The first 80% of the book was informative. The last 20% was a sales job for Universal Life Insurance. They make a strong case, but do not tell you about the loss of your capital when you borrow it before you die. When that happens, the borrowed amount is deducted from the death benifit. Your heirs end up with less, as they do not recieve the cash balance in the policy nor the full death benifit.


5 out of 5 stars Now, and not later, is the time to plan your future retirement   July 16, 2007
  35 out of 49 found this review helpful

Douglas Andrew, author of "The Last Chance Millionaire," is the perfect person to write a book such as this one. He is the owner and president of Paramount Financial Services and one of America's leading financial experts. What he offers in this excellent work is an alternative to traditional retirement planning, one that may be counterintuitive to many readers (and many financial advisers), but one which he explains and justifies using facts, figures, and many explanatory illustrations. For those of the so-called "baby-boomer" generation, he has both good news and bad news. The bad news is that soon-to-be and future retirees will discover that the Social Security funds they had counted on to provide income through their "golden years" will not be adequate to sustain the lifestyle to which they have become accustomed. The good news is that financial alternatives exist which can overcome or displace the bad news, but only if one starts implementing them now, that is, before the day of reckoning is upon one.

This is one book I wished I had had in my hands twenty or even ten years ago. I was not a great planner when it came to my future retirement; I just never thought I really would retire and, furthermore, if I did, Social Security would provide adequate income for my needs and wants. Way back when, we were never informed as to the precarious nature of the Social Security system or private pensions. After all, the government took money out of our paychecks every month and "promised" us it would take care of us in our old age. Private companies provided pensions. Well, so much for government promises. Well, so much for companies that went bankrupt. The situation will become critical shortly and the baby-boomers (and, of course, those who are thirty years or more away from retirement) are going to suffer some mighty financial sticker-shock if they don't plan now for their future retirement.

It is too late for me to actually benefit personally from the valuable information that the author has to offer. I came into the world in the latter years of the Great Depression, under the influence of a society that had experienced the worst. By the time it was realized that retirement was not going to be what everyone at that time thought it was going to be, it was too late for many of my generation to make the financial plans suggested in this book. I have my Social Security and other income, all my personal possessions paid for and no outstanding debts of consequence, a nice house to live in -- all in all, a comfortable, if not wealthy lifestyle. But this is now. The future is another thing. It is time for the baby-boomer generation and the one coming after it to start planning now before retirement is imminent.

There is one thing that Andrew emphasizes that came as a revelation to me. I was raised with the idea that one ought to pay off one's home mortgage as rapidly as possible.

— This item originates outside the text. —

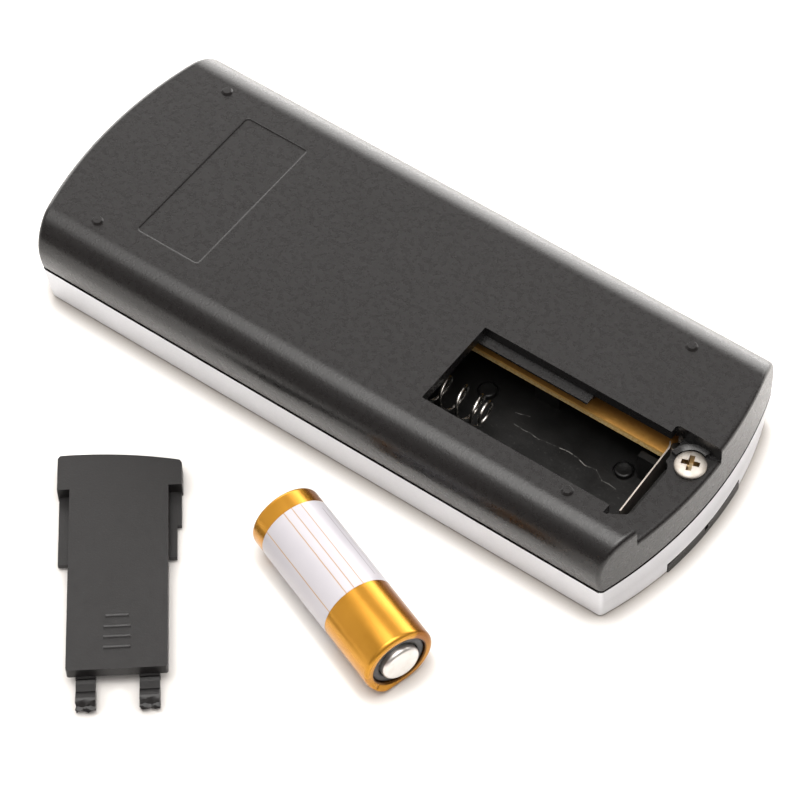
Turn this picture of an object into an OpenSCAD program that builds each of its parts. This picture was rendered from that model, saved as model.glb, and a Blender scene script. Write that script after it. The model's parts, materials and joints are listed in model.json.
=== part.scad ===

That way you weren't paying any more interest to the bank or lending company and no one could repossess your castle (a constant fear at the time in the "middling" classes). "People were so happy when they made the final payment," the author notes, "they would throw a party and burn the mortgage." Yes, I recall a couple of those. Then he continues: "Perhaps you have heard echoes of this from the previous generation." Yes, exactly; my parents were quite emphatic about this. But, says Andrew, "What you don't hear is that once you pay off your mortgage, you won't have mortgage interest to deduct from your income taxes. The result is that you lose a crucial tax break, and you kill your best partner, Uncle Sam." Well, now, a tax deduction? That's something to think about. Moreover, he addresses some other real advantages to having a mortgage, rather than paying it off. Doing it all over again, I certainly would now follow his advice.

Andrew dispels some of the common misconceptions that baby-boomers have regarding financial planning and their future retirement. Actually, he discusses ten of them and I have heard some young people talk about a few of them now and then, except they were suffering from one or more of the misconceptions. So, I think, it behooves those planning for their retirement to access their own thinking in regard to the common misconceptions listed by the author. It could make the difference between a merely subsistence retirement income and a really comfortable, even wealthy, retirement lifestyle. In fact, being a "last chance millionaire" could be in anyone's future. And, above all, Andrew argues, "It's not too late to become wealthy"; hence, the subtitle of the book.

There is too much detail given in Andrew's work to offer even an outline here in a brief review. One important discussion does stand out, however. The basis for his financial recommendations is called the "Three Marvels of Wealth Accumulation." These three "marvels" are: The Miracle of Compound Interest, the Miracle of Tax-Favored Accumulation, and the Miracle of Positive, Safe Leverage. Each of these is explained in detail and strategies offered in a way that anyone can understand them. And, by the way, this is not a textbook for the financial expert, but a guidebook for the general reader. So no one has to worry about things getting too technical and esoteric. If I, who am not all that literate in professional-level economics, can understand and make sense of what Andrew says, most anyone can.

So, if you are a baby-boomer, or even if you are a lot younger than one and retirement seems far off in the future, this is must reading for you. There is no preparation like early preparation. Social Security and pension plans are subject to all sorts of unknowns. Promises made all too easily become promises broken. No one can depend on any outside "guarantee" when it comes to his or her financial future in retirement. Now is the time to plan your own retirement. And Douglas Andrew can definitely help you. It shouldn't be necessary to say this, but I will just to be clear. This is not some sort of "get rich quick" or "golden nest-egg" scheme, but a sober and practical methodology for accumulating wealth over time, written by a professional financial planner. This book is highly recommended because I have no doubt that the strategies suggested will work. And there's no time like now to get started on them.



5 out of 5 stars Review of the Last Chance   July 15, 2007
Excellent!!! In keeping with the quality of his previous works - Missed Fortune and Missed Fortune 101.